One of the major barriers to getting more people on PrEP is not having sexual health and risk evaluations done as part of routine care, as providers have competing demands and may lack the training and comfort to discussions sexual health with their patients, Dr Krakower noted as background.
The effort involved three steps. The researchers first extracted potentially relevant data from the electronic health records of Atrius Health, a large group practice in the Boston area with approximately 800,000 patients. They looked at more than 100 variables including patient demographics, recorded diagnoses, medication prescriptions, laboratory tests and procedures.
The team then matched each of the 138 patients who became infected with HIV during 2006-2015 to 100 control subjects of the same sex and similar duration of Atrius Health membership who remained HIV-negative, comparing their characteristics and risk factors.
They next used logistic regression modelling and machine learning to predict incident HIV infections among case versus control patients. Logistic regression is a more traditional approach that makes assumptions about what the data will look like, Krakower explained, while machine learning is a new approach in which the computer learns to recognise patterns in the data that may not have been apparent at the outset.
Finally, the researchers looked at whether the distribution of HIV prediction scores in the Atrius Health general population could point to a sub-population who might be candidates for PrEP.
In a comparison of computer algorithms to each other and to logistic regression, several machine learning methods did a good job – better than logistic regression – at predicting incident HIV infection. One method known as Ridge Regression demonstrated the best predictive performance (AUC = 0.76), and the LASSO method also performed well.
Looking more closely at a few of the variables associated with HIV risk, 6.5% of people who became infected with HIV had undergone anal cytology testing, compared to less than 0.1% of uninfected control subjects. Similarly, 3.6% of people with HIV had received a recent prescription for benzathine penicillin G (Bicillin) – used to treat syphilis – compared to less than 0.1% of uninfected controls.
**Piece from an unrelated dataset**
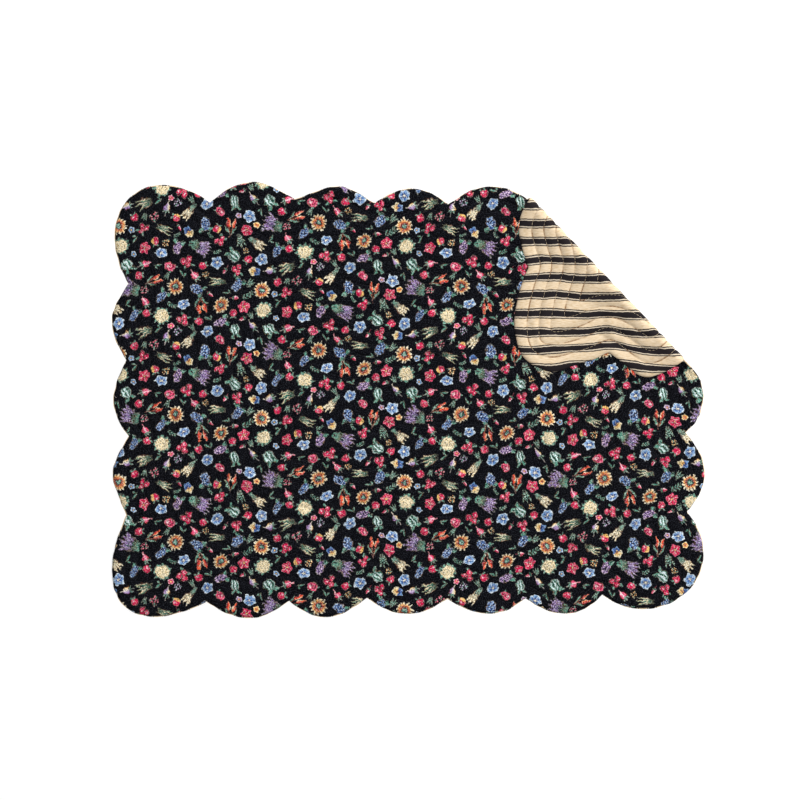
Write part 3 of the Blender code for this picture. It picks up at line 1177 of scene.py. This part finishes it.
def fruit(spot, seed):
    """A round red fruit, sometimes with a pale yellow cheek, under two small leaves."""
    body = ink(length(placed(spot, (0.0, -0.14), 0.0, (0.80, 0.76))) - 0.95, 0.1)
    lit = length(placed(spot, (-0.24, 0.10)))
    paint = ramp(lit, (0.06, BLUSH), (0.18, PINK), (0.34, RASPBERRY), (0.76, RASPBERRY), (1.0, GARNET))
    cheek = step_up(split(spot)[0], 0.10, 0.40) * step_up(seed, 0.74, 0.76)
    return over((body, blend(paint, GOLD, cheek)), leaf_pair(spot, (0.02, 0.46), -58.0, 0.72, 0.16))


def bulb(spot, seed):
    """A bulb that ends in a thin root, pink or lilac, with a tuft of leaves."""
    x, y = split(spot)
    body = ink(drop_shape(x, y, -0.62, 0.42, 0.50), 0.1)
    root = line_along(x + y * y * 0.2, y, 0.05, 0.07, -1.0, -0.4)
    side = x * 0.9 + 0.5
    pink = ramp(side, (0.10, RASPBERRY), (0.36, PINK), (0.48, BLUSH), (0.60, PINK), (0.90, RASPBERRY))
    lilac = ramp(side, (0.05, GOLD), (0.35, CREAM), (0.60, LILAC), (0.95, PURPLE))
    leaf_x, leaf_y = spokes(placed(spot, (0.0, 0.16)), 9)
    tuft = ink(leaf_shape(leaf_x, leaf_y, 0.05, 0.86, 0.12)) * step_up(y, 0.34, 0.42)
    return over((body.maximum(root), pick(seed, 0.55, pink, lilac)), (tuft, leaf_paint(leaf_x)))


def pods(spot, seed):
    """A fan of slender pods, green at the foot and straw-coloured along one side."""
    x, y, inside = fan(spot, 24, 0.50)
    bent_x = x + y * y * 0.035 - 0.05
    shapes = ink(leaf_shape(bent_x, y, 0.30, 2.0, 0.13)) * inside
    paint = ramp(bent_x * 3.2 + 0.5, (0.20, GREEN), (0.46, SAGE), (0.62, STRAW), (0.85, CREAM))
    return shapes, blend(GREEN, paint, step_up(y, 0.6, 1.1))


def cluster(spot, seed):
    """A bunch of small round berries, blue or purple, with leaves beside its stalk."""
    bunch = ink(length(placed(spot, (0.0, -0.12), 0.0, (0.60, 0.84))) - 0.92, 0.12)
    bead = cells(spot, 3.3, 0.55)
    blue = ramp(bead, (0.08, ICE), (0.22, SKY), (0.36, BLUE), (0.48, NAVY), (0.58, INK_BLACK))
    purple = ramp(bead, (0.08, BLUSH), (0.22, LILAC), (0.36, PURPLE), (0.48, PLUM), (0.58, INK_BLACK))
    leaves = leaf_pair(spot, (0.06, 0.42), -64.0, 0.95, 0.26)
    return over(leaves, (bunch, pick(seed, 0.65, blue, purple)))


def tulips(spot, seed):
    """Two closed orange-red buds on stems, with slender leaves."""
    x, y = split(placed(mirrored(spot), (0.08, -0.88), -12.0))
    buds = ink(drop_shape(x, y, 1.85, 0.80, 0.24))
    stems = line_along(x, y, 0.03, 0.05, 0.0, 0.9)
    paint = ramp(x * 2.4 + 0.5, (0.0, CREAM), (0.22, ORANGE), (0.55, PERSIMMON), (1.0, GARNET))
    leaves, green = leaf_pair(spot, (0.05, -0.9), -36.0, 1.15, 0.12)
    return over((leaves.maximum(stems), green), (buds, paint))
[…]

And 5.8% of people with HIV had ever had a positive gonorrhoea test, compared to less than 0.1% among control subjects.
The vast majority of members had risk scores indicating they were at very low or low risk of HIV infection. However, after excluding people who were already HIV-positive or currently receiving PrEP, the algorithm identified 8414 individuals – 1.1% of the general population – as potential PrEP candidates.
"When you see 8000 patients, that's a lot to think about providing PrEP to, but if you have a primary care provider handling 1000 patients, this 1.1% would represent 11 of their patients," Dr Krakower said. "I think this is a clinically reasonable and manageable sub-group of the population for more intensive screening."
The investigators concluded that automated analysis of data routinely stored in electronic heath records can identify patients at increased risk for HIV who are potential candidates for PrEP.
They next plan to optimise the predictive algorithm and validate it with patients at Fenway Health in Boston, a community health centre that specialises in care for sexual and gender minorities where PrEP use is much more common. They then hope to conduct a pilot study with clinicians to see if the algorithm leads to increased appropriate use of PrEP in a real-world setting.